What inspired you to work as a boudoir photographer?
When my family immigrated from Eastern Europe to New York, they opened a shmatte (garment) store, which has since evolved into a lingerie shop on the Upper West Side of Manhattan.
I grew up with lingerie being very normal. My great grandmother was infamous for helping women find the right bra, fitting women for bras until she was 95. I knew Grandma Selma helped women feel better in their bodies, and she inspired me to move in that direction. She showed me how lingerie could be a tool of empowerment.
Both of my parents are Reform rabbis. I saw how important it is to be passionate about your work. I always thought that my job should align with my values.
I got my start as a photographer doing fashion week and red-carpet photography and saw how much we valued celebrity and certain body types, and I felt very unaligned. So, I started to work with different modeling agencies and would dress the models in lingerie because that was the fashion I was aware of. Someone asked me if I had heard of boudoir photography, and something clicked.
Doing boudoir photography isn't something people equate with writing children's books. What are some parallels between your photography and your book?
I've photographed over 800 women and have seen how many women really struggle with body image and accepting who we are, and the photography really helps them feel better about themselves. I Love My Body Because shares the same sentiment of helping people understand how special, valuable, and worthy their bodies are.
How does your work intersect with your Jewish values surrounding body positivity?
One of the most important values is we're all made in the image of God, or b'tzelem Elohim, and there is no hierarchy when it comes to bodies. We all are worthy of feeling good in this human form.

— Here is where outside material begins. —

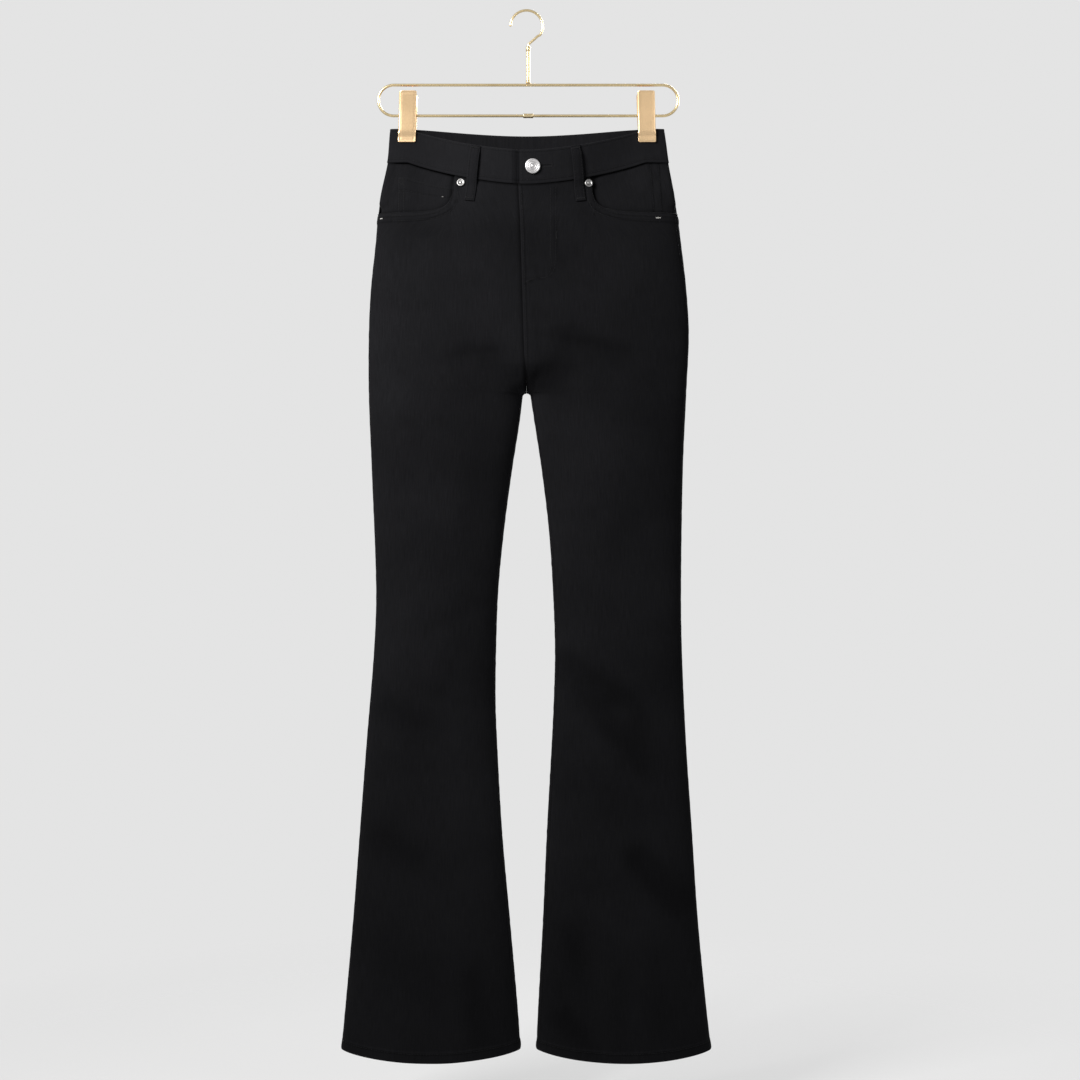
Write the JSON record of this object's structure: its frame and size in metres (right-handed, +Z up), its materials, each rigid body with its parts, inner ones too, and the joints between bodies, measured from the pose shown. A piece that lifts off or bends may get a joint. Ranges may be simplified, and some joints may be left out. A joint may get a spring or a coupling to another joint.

We (often) feel isolated and alone when it comes to how we feel about our bodies, because of our unique shape(s) and size(s). If we give ourselves permission to accept ourselves as we are, it allows us to accept and value others exactly as they are, too. B'tzelem Elohim is about seeing the image of God in others and seeing that divine spark in ourselves.
I also really believe in the power of one, that if you change one person's life, you've changed the whole world. My boudoir shoots are very one-on-one, it's like art therapy. By working with one person at a time, I'm able to shift how they think about themselves and that in turn changes how they feel, and they can then help others see beauty differently, as well.
I think it also goes back to "love thy neighbor as thyself." In my studio, I focus on creating an environment that feels safe and comfortable. [I also focus on] helping my clients feel like they can trust me. Whenever I think about my clients, I always think about how I would want to feel, and how I would want to be treated. That goes back to loving dynamics and decreasing isolation while celebrating our individuality and holding both of those paradigms in balance.
What is something you want kids to take away from your book?
All of us could use a healthy dose of returning to the foundation of what our bodies allow us to do, and hopefully [this book] creates a sense of gratitude for this human form. What I desire is that after reading, [children discover] that, "their body is different than mine. My body is different in this way, and their body is different in that way," but with a sense of joy, and [reinforces that] one is not better versus another.